NGORO – Menuliskan sebuah cerita tutur tentang keberadaan suatu desa sangatlah penting. Selain supaya tidak kehilangan akar sejarah, tentunya tak sampai mengalami perubahan cerita. Dengan demikian bisa disampaikan kepada generasi penerus guna semakin tumbuh rasa cinta terhadap tanah kelahirannya. Kelak ketika beranjak dewasa pun tak sampai melupakan.
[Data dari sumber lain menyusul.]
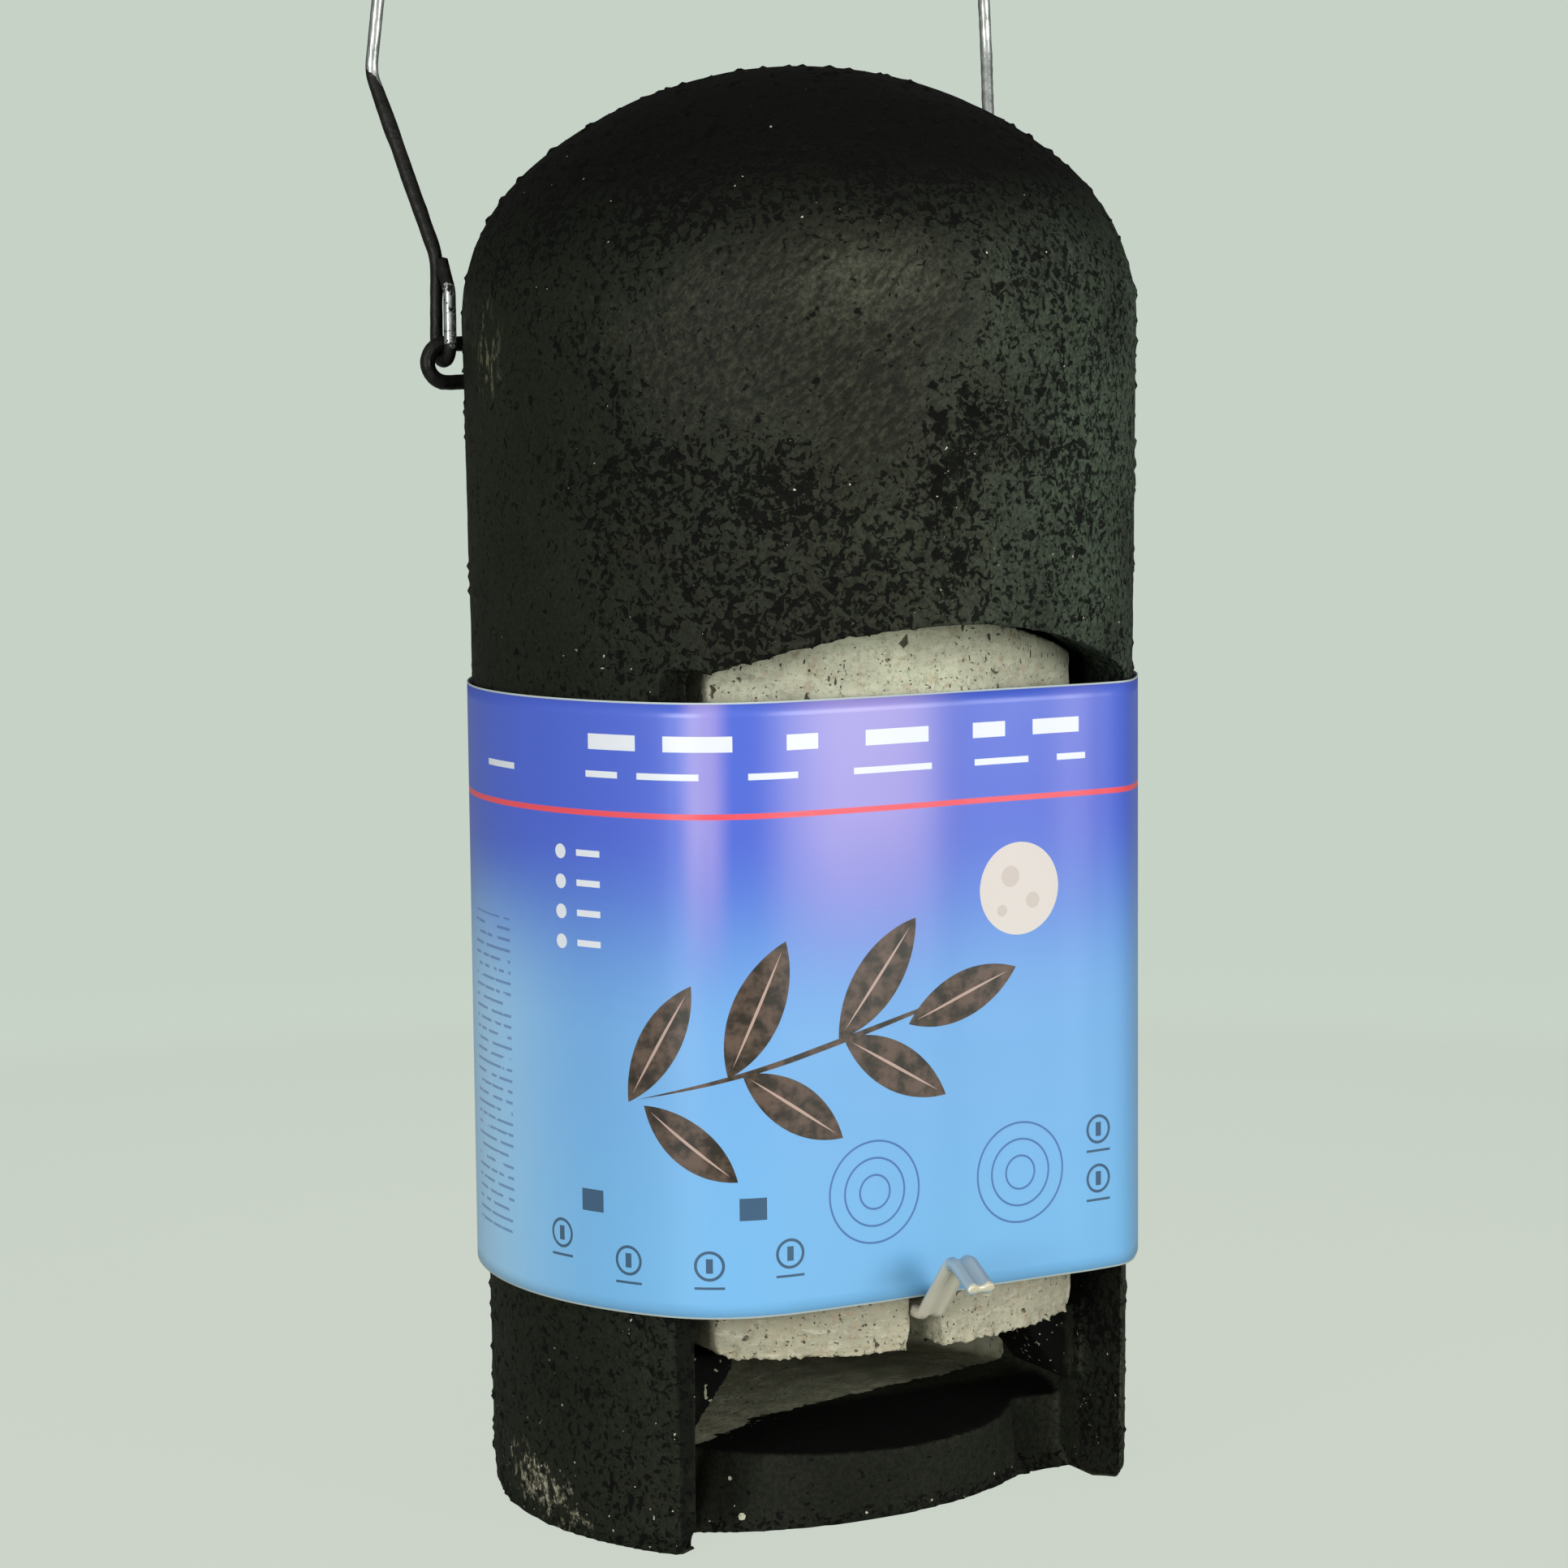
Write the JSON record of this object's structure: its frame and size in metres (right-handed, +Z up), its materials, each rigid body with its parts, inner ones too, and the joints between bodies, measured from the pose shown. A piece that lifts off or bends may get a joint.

Hal inilah yang dihadapi beberapa desa yang ada di Kabupaten Jombang. Salah satunya adalah Desa Sugihwaras, Kecamatan Ngoro. Perangkat desa yang saat ini tengah menjabat merasa kebingungan ketika mendapat pertanyaan mengenai sejarah atau asal-usul nama desa tempat mereka menunaikan tugas.

“Menilik dari data yang ada di pemerintahan Desa Sugihwaras, tercatat perangkat desa mulai lurah (kepala desa), carik (sekretaris desa), kamituwo (kepala dusun), kepetengan, kebayan, mataulu (kepala urusan), mulai menjabat pada 1921,” jelas Sekretaris Desa Sugihwaras, Rahmat Galih Satrio Utomo.

Baca Juga: Berawal dari Rosi (Roso'an Wesi) Kini Menjadi Guru Profesional dan Memiliki Mobil

Dari tahun 1921 hingga 1980, penyebutan perangkat desa masih menggunakan istilah lama. Disamping itu, satu orang Kamituwo memimpin dua dukuhan (dusun). Setelah 1980, seiring perubahan penyebutan istilah perangkat desa, masing-masing dusun akhirnya dipimpin oleh satu orang Kasun (kepala dusun). Enam dusun itu adalah Sugihwaras, Pojok, Ketawang, Kalak, Cermenan, dan Dusun Gandan.

Saat kembali disinggung mengenai asal-usul nama desa, Rahmat Galih Satrio Utomo mengaku tidak ada catatan resmi yang menerangkan mengenai hal tersebut. Para sesepuh desa yang kemungkinan bisa dijadikan sebagai rujukan sudah banyak yang meninggal. Kalau pun ada yang masih hidup, sangat sulit untuk diajak berkomunikasi lantaran keterbatasan fisik dan daya ingat (pikun).

Namun menurut Kepala Dusun Ketawang, Agung Akhmad Agus Santoso terdapat satu legenda yang kemungkinan bisa dipercaya sebagai awal mula daerah yang berbatasan dengan Desa Bulurejo, Kecamatan Diwek ini.

“Konon katanya zaman dahulu pernah terjadi pagebluk atau wabah penyakit yang banyak menyebabkan korban meninggal. Namun masyarakat yang ada di sini tidak ada yang tertular, tetap sehat dan kondisi perekonomiannya juga berkecukupan. Sehingga mungkin dari situ kemudian dinamakan Desa Sugihwaras. Karena masyarakatnya yang sugih (kaya atau berkecukupan) dan waras (sehat),” ujar pria yang akrab disapa Akhmad tersebut.

Kemudian sekitar1965 ada seorang dukun tiban bernama Mbah Simin yang masyhur. Dia dikenal bisa menyembuhkan dan membantu orang jika mengalami kesulitan. Begitu manjurnya keilmuwan Mbah Simin, orang-orang dari berbagai daerah banyak yang datang. Tentu saja, hal itu berdampak pada kehidupan sosial-masyarakat warga Desa Sugihwaras. Perekonomian warga yang sempat mengalami kesulitan menjadi membaik.

Selain itu, dugaan bahwa wilayah Jombang dahulunya merupakan bagian dari Kerajaan Majapahit juga teridentifikasi di Desa Sugihwaras. Beberapa waktu yang lalu, di desa yang berpenduduk sekitar empat ribu jiwa ini ditemukan situs purbakala berupa bata kuno. Batu bata dengan struktur membentuk bekas dinding tersebut memiliki ketebalan 5-6 sentimeter dan lebar 21 sentimeter, sedangkan ukuran panjangnya 31 sentimeter.

Sayangnya saat dikunjungi pada Rabu (4/3) lokasi situs sudah tertutup tanaman tebu milik warga serta ilalang rerumputan. Sehingga struktur situs tidak bisa terlihat jelas.